:: CHALLENGE ::
Everything from the line with "0.03, 0.022), 0.6)" through the line with "for node in" should be repeated exactly, both of those lines included, and nothing else.

++++++++++++++++++++

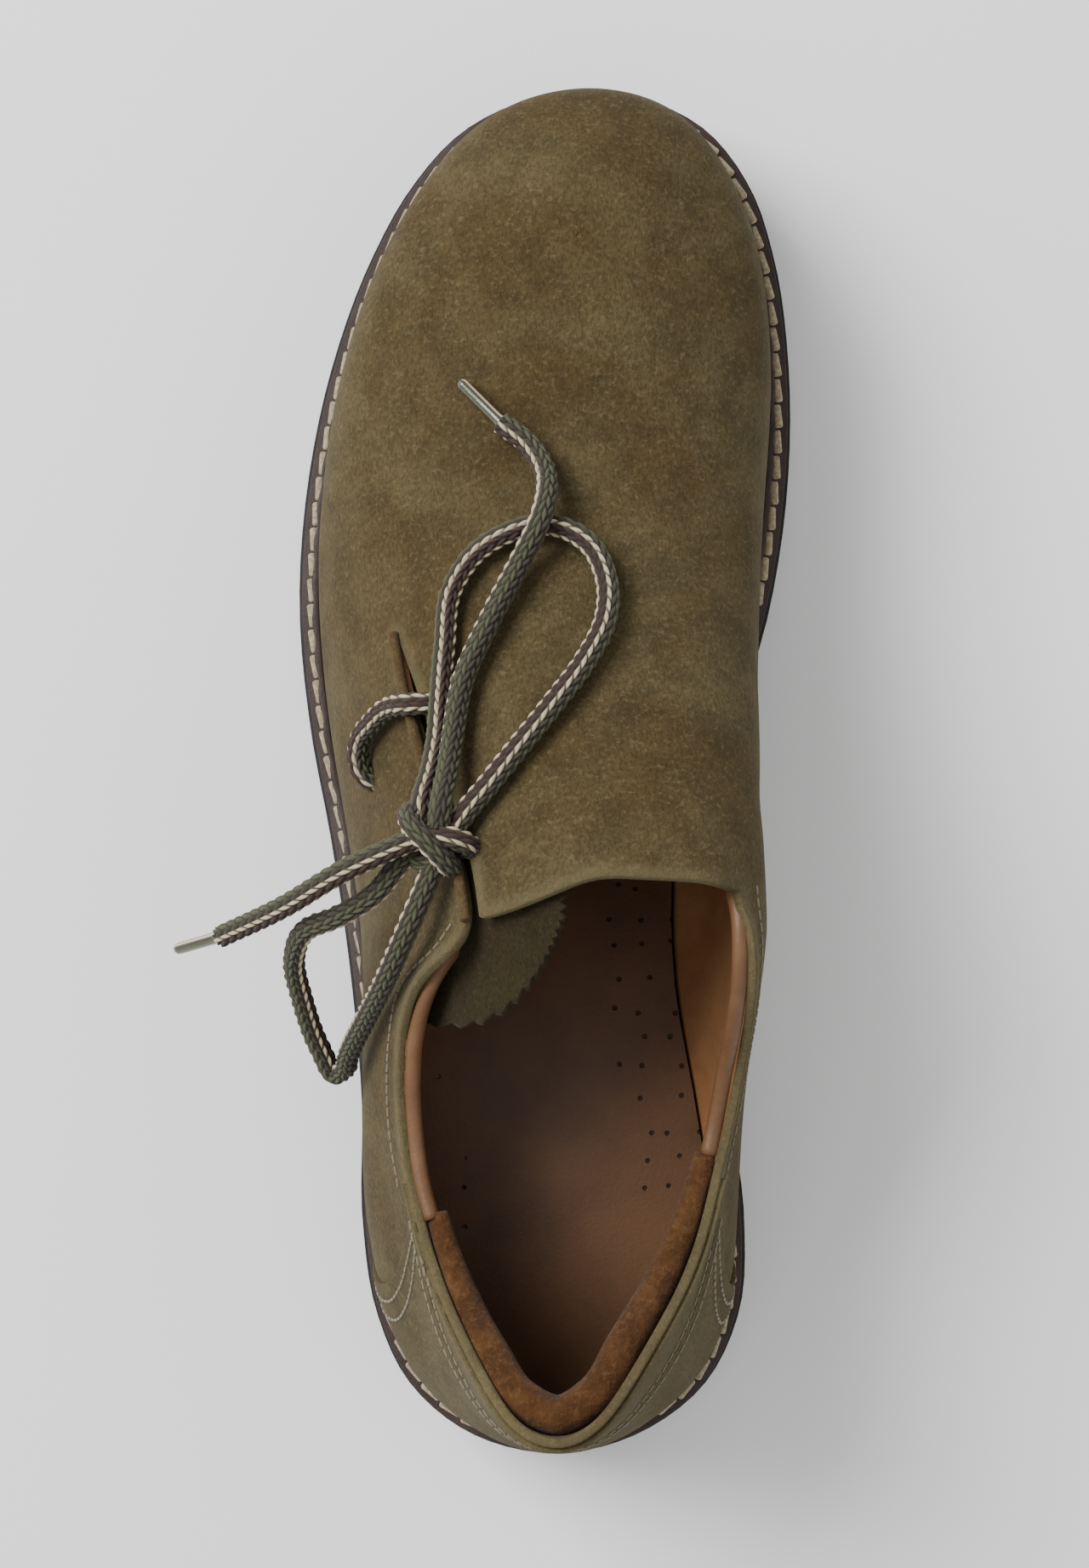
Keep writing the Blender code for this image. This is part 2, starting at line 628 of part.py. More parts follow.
def make_upper(look):
    """One shell: walls all round, joined over the toe and instep as far as the throat."""
    places = column_places()
    points, index = [], {}

    def vertex(key, point):
        if key not in index:
            index[key] = len(points)
            points.append(point)
        return index[key]

    def low_point(side, column, row):
        column_side = 0 if column in (0, len(places) - 1) else side
        opened = 0.0
        if side < 0 and SLIT_COLUMN < column <= FRONT_COLUMNS and row == LOW_ROWS:
            opened = slit_share(column)
        at = side * places[column]
        v = slit_edge(at, opened, -1) if opened else row / LOW_ROWS
        return vertex(("low", column_side, column, row), surface(at, v))

    def high_point(side, column, row):
        if row == HIGH_ROWS:
            return vertex(("ridge", max(column, 1)), surface(side * places[column], 2.0))
        opened = slit_share(column) if side < 0 and column > SLIT_COLUMN else 0.0
        if row == 0 and not opened:
            return low_point(side, column, LOW_ROWS)
        at = side * places[column]
        v = 1 + row / HIGH_ROWS if row else slit_edge(at, opened, 1)
        return vertex(("high", 0 if column == 0 else side, column, row), surface(at, v))

    faces = []
    for side in (-1, 1):
        for column in range(len(places) - 1):
            for row in range(LOW_ROWS):
                faces.append(
                    [
                        low_point(side, column, row),
                        low_point(side, column + 1, row),
                        low_point(side, column + 1, row + 1),
                        low_point(side, column, row + 1),
                    ]
                )
        for column in range(FRONT_COLUMNS):
            for row in range(HIGH_ROWS):
                corners = [
                    high_point(side, column, row),
                    high_point(side, column + 1, row),
                    high_point(side, column + 1, row + 1),
                    high_point(side, column, row + 1),
                ]
                faces.append(list(dict.fromkeys(corners)))
    obj = mesh_object("upper", points, faces, look)
    shell = obj.modifiers.new("wall", "SOLIDIFY")
    shell.thickness = WALL
    shell.offset = -1
    shell.use_even_offset = True
    shell.use_rim = True
    shade(obj)
    return obj


def make_rand(look):
    """The upright strip on the welt, all round the foot of the upper."""
    points, faces = [], []
    for k in range(RAND_COLUMNS):
        at = 2 * k / RAND_COLUMNS - 1
        foot, out = surface(at, 0.0), EDGE.place(at)[1]
        head = surface(at, height_to_v(at, foot.z + RAND_HEIGHT))
        far = GAP + RAND_WIDTH
        for base, share in ((foot, GAP), (foot, far), (head, far), (head, GAP)):
            point = base + out * share
            point.z = foot_of_upper(point.y) + (RAND_HEIGHT if base is head else 0.0)
            points.append(point)
    for k in range(RAND_COLUMNS):
        a, b = 4 * k, 4 * ((k + 1) % RAND_COLUMNS)
        for j in range(4):
            n = (j + 1) % 4
            faces.append((a + j, b + j, b + n, a + n))
    obj = mesh_object("rand", points, faces, look)
    shade(obj, 30)
    return obj


def height_to_v(at, height):
    """Where on the wall the upper reaches a height."""
    low, high = 0.0, 1.0
    for _ in range(30):
        middle = (low + high) / 2
        if surface(at, middle).z < height:
            low = middle
        else:
            high = middle
    return (low + high) / 2


def make_tongue(look):
    """The gusset under the lacing slit, with its rounded end behind the throat."""
    columns, front_rows, rear_rows = 8, 7, 4
    deep = WALL + TONGUE_CLEARANCE
    layers = []
    front, rear = (np.array(row) for row in TONGUE)
    for extra in (0.0, TONGUE_THICKNESS):
        layer = []
        for row in range(front_rows + rear_rows + 1):
            at, low, high = front + (rear - front) * min(row / front_rows, 1.0)
            behind = max(0, row - front_rows) / rear_rows
            for column in range(columns + 1):
                t = column / columns
                point = offset(at, low + (high - low) * t, -deep - extra)
                point.y -= behind * (TONGUE_REACH * math.sqrt(1 - TONGUE_TAPER * t**3))
                point.z += behind * TONGUE_LIFT
                layer.append(point)
        layers.append(layer)
    return layered("tongue", layers, columns + 1, look)


def around_heel(turn):
    """Place round the foot for a turn from the heel's middle, negative on the outer side."""
    return -1 - turn if turn < 0 else 1 - turn


def layered(name, layers, width, look):
    """A closed panel between two layers of points, each laid out in rows of the same width."""
    near, far = layers
    points = near + far
    size, rows = len(near), len(near) // width - 1
    faces = []
    for row in range(rows):
        for column in range(width - 1):
            a = row * width + column
            quad = (a, a + 1, a + 1 + width, a + width)
            faces += [quad, tuple(size + k for k in reversed(quad))]
    rim = list(range(width))
    rim += [row * width + width - 1 for row in range(1, rows + 1)]
    rim += [rows * width + column for column in range(width - 2, -1, -1)]
    rim += [row * width for row in range(rows - 1, 0, -1)]
    for k, a in enumerate(rim):
        b = rim[(k + 1) % len(rim)]
        faces.append((a, b, size + b, size + a))
    obj = mesh_object(name, points, faces, look)
    shade(obj)
    return obj


def overlay(name, reach, bottom, top, look, columns=24, rows=6):
    """A panel laid on the heel end of the upper. reach(t) is its half width round the heel at a share of
    its height, and bottom(at) and top(at) are its edges, as places up the wall."""
    layers = []
    for lift in (OVERLAY_GAP, OVERLAY_GAP + OVERLAY):
        layer = []
        for row in range(rows + 1):
            t = row / rows
            for column in range(columns + 1):
                at = around_heel((2 * column / columns - 1) * reach(t))
                low, high = bottom(at), top(at)
                layer.append(offset(at, low + (high - low) * t, lift))
        layers.append(layer)
    return layered(name, layers, columns + 1, look)


def seam(at, drop=0.0):
    """Place up the wall of the seam between counter and heel tab."""
    return height_to_v(at, foot_of_upper(surface(at, 0.0).y) + COUNTER_HEIGHT + drop)


def make_heel_panels(look):
    """The counter from the rand up to its seam, and the tab from there to the collar."""

    def above_rand(at):
        return height_to_v(at, foot_of_upper(surface(at, 0.0).y) + RAND_HEIGHT + 4 * GAP)

    overlay(
        "heel_counter",
        lambda t: COUNTER_REACH * (1 - COUNTER_WAIST * math.sin(math.pi * t) - COUNTER_TAPER * t),
        above_rand,
        lambda at: seam(at, -GAP),
        look,
    )
    overlay(
        "heel_tab",
        lambda t: COUNTER_REACH * (TAB_REACH[0] + (TAB_REACH[1] - TAB_REACH[0]) * t),
        lambda at: seam(at, GAP),
        lambda at: TAB_TOP,
        look,
        rows=4,
    )


def along_route(route, spacing):
    """Evenly spaced points on a smooth curve through a route's points, given in millimetres."""
    rows, length = [], 0.0
    for k, point in enumerate(route):
        length += math.dist(point, route[k - 1]) if k else 0.0
        rows.append((length, *point))
    count = max(3, round(length / 1000 / spacing) + 1)
    return [smooth(rows, length * k / (count - 1)) / 1000 for k in range(count)]


def cord(name, points, diameter, look):
    """A round tube through points."""
    curve = bpy.data.curves.new(name, "CURVE")
    curve.dimensions = "3D"
    curve.bevel_depth = diameter / 2
    curve.bevel_resolution = 2
    curve.use_fill_caps = True
    spline = curve.splines.new("POLY")
    spline.points.add(len(points) - 1)
    for place, point in zip(spline.points, points):
        place.co = (*point, 1)
    curve.materials.append(look)
    obj = bpy.data.objects.new(name, curve)
    bpy.context.scene.collection.objects.link(obj)
    return obj


def make_lace(look, tip_look):
    """The lace's stretch over the outer lip, its knot, its two loops and its two tipped ends."""
    over = LACE_DIAMETER / 2 + BAR_CLEARANCE
    cord("lace_bar", [offset(*place, over) for place in LACE_BAR], LACE_DIAMETER, look)
    for name, route in LACE_ROUTES.items():
        points = along_route(route, LACE_SPACING)
        if name.startswith("aglet"):
            cord(name, points, AGLET_DIAMETER, tip_look)
        else:
            cord(name, points, LACE_DIAMETER, look)
    ball = bmesh.new()
    bmesh.ops.create_uvsphere(ball, u_segments=14, v_segments=9, radius=1.0)
    bmesh.ops.scale(ball, vec=[size / 1000 for size in KNOT_HALF_SIZES], verts=ball.verts)
    bmesh.ops.translate(ball, vec=[place / 1000 for place in KNOT_PLACE], verts=ball.verts)
    mesh = bpy.data.meshes.new("lace_knot")
    ball.to_mesh(mesh)
    ball.free()
    mesh.materials.append(look)
    mesh.shade_smooth()
    bpy.context.scene.collection.objects.link(bpy.data.objects.new("lace_knot", mesh))


def clear_scene():
    for obj in list(bpy.data.objects):
        bpy.data.objects.remove(obj)


def main():
    clear_scene()
    suede = material("suede", (0.11, 0.085, 0.045), 0.95)
    rubber = material("rubber", (0.04, 0.038, 0.04), 0.7)
    tan = material("midsole", (0.16, 0.10, 0.055), 0.8)
    brown = material("rand_leather", (0.06, 0.03, 0.022), 0.6)
    leather = material("insole_leather", (0.09, 0.045, 0.025), 0.6)
    make_outsole(rubber)
    slab("midsole", GAP, lambda y: rubber_top(y) + GAP, midsole_top, tan)
    slab(
        "insole",
        WELT_MARGIN + WALL + INSOLE_CLEARANCE,
        foot_of_upper,
        lambda y: foot_of_upper(y) + INSOLE_THICKNESS,
        leather,
    )
    make_upper(suede)
    make_rand(brown)
    make_heel_panels(suede)
    make_tongue(suede)
    make_lace(material("lace", (0.09, 0.08, 0.055), 0.9), material("aglet", (0.30, 0.28, 0.27), 0.25))


main()
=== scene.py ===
# %% [markdown]
# A low haferl shoe in olive suede.
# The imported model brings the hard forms: the lugged rubber sole, the midsole, the shell of the upper, the
# heel panels and the plain tubes of the lace. This script dresses them. It smooths the leather, sews the
# seams, braids the lace, and gives every surface a finish made from shader nodes.

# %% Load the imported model
import math

import bpy
import numpy as np
from mathutils import Matrix, Vector
from mathutils.bvhtree import BVHTree


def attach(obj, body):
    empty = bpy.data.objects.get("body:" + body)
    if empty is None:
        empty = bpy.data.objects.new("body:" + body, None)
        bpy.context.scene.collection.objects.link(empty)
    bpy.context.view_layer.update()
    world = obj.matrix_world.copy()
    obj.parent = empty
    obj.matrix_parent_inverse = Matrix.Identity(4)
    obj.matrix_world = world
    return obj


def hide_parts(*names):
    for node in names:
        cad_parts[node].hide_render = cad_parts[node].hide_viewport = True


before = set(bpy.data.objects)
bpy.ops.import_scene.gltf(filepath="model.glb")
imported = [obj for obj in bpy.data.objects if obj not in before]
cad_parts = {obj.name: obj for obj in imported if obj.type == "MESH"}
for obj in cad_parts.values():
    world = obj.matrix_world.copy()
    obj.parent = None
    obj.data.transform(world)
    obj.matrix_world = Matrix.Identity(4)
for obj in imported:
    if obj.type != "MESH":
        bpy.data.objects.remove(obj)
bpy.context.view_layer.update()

MM = 0.001

# %% [markdown]
# The camera hangs straight over the shoe, as in the photograph, three quarters of a metre above the floor.
# Close cameras make near things larger, so this height decides how far the collar and the knot spread
# towards the edges of the picture.

# %% Camera
CAMERA_HEIGHT = 0.75
CAMERA_LENS = 76
camera_data = bpy.data.cameras.new("camera")
camera_data.lens = CAMERA_LENS
camera_data.sensor_fit = "AUTO"
camera = bpy.data.objects.new("camera", camera_data)
camera.location = (0, -2 * MM, CAMERA_HEIGHT)
bpy.context.scene.collection.objects.link(camera)
bpy.context.scene.camera = camera

# %% [markdown]
# Small helpers come next. An operator works on whatever is selected, so each helper first clears the
# selection and then picks its own piece.

# %% Helpers for selecting and for modifiers
WELD = 1e-5


def pick(*pieces):
    """Selects these pieces and nothing else. The first one becomes active."""
    bpy.ops.object.select_all(action="DESELECT")
    for piece in pieces:
        piece.select_set(True)
    bpy.context.view_layer.objects.active = pieces[0]


def apply_modifier(piece, kind, **settings):
    """Adds a modifier, sets it and applies it."""
    modifier = piece.modifiers.new(kind.lower(), kind)
    for name, value in settings.items():
        setattr(modifier, name, value)
    pick(piece)
    bpy.ops.object.modifier_apply(modifier=modifier.name)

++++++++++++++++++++

:: RESPONSE TO THIS TASK ::
    brown = material("rand_leather", (0.06, 0.03, 0.022), 0.6)
    leather = material("insole_leather", (0.09, 0.045, 0.025), 0.6)
    make_outsole(rubber)
    slab("midsole", GAP, lambda y: rubber_top(y) + GAP, midsole_top, tan)
    slab(
        "insole",
        WELT_MARGIN + WALL + INSOLE_CLEARANCE,
        foot_of_upper,
        lambda y: foot_of_upper(y) + INSOLE_THICKNESS,
        leather,
    )
    make_upper(suede)
    make_rand(brown)
    make_heel_panels(suede)
    make_tongue(suede)
    make_lace(material("lace", (0.09, 0.08, 0.055), 0.9), material("aglet", (0.30, 0.28, 0.27), 0.25))


main()
=== scene.py ===
# %% [markdown]
# A low haferl shoe in olive suede.
# The imported model brings the hard forms: the lugged rubber sole, the midsole, the shell of the upper, the
# heel panels and the plain tubes of the lace. This script dresses them. It smooths the leather, sews the
# seams, braids the lace, and gives every surface a finish made from shader nodes.

# %% Load the imported model
import math

import bpy
import numpy as np
from mathutils import Matrix, Vector
from mathutils.bvhtree import BVHTree


def attach(obj, body):
    empty = bpy.data.objects.get("body:" + body)
    if empty is None:
        empty = bpy.data.objects.new("body:" + body, None)
        bpy.context.scene.collection.objects.link(empty)
    bpy.context.view_layer.update()
    world = obj.matrix_world.copy()
    obj.parent = empty
    obj.matrix_parent_inverse = Matrix.Identity(4)
    obj.matrix_world = world
    return obj


def hide_parts(*names):
    for node in names:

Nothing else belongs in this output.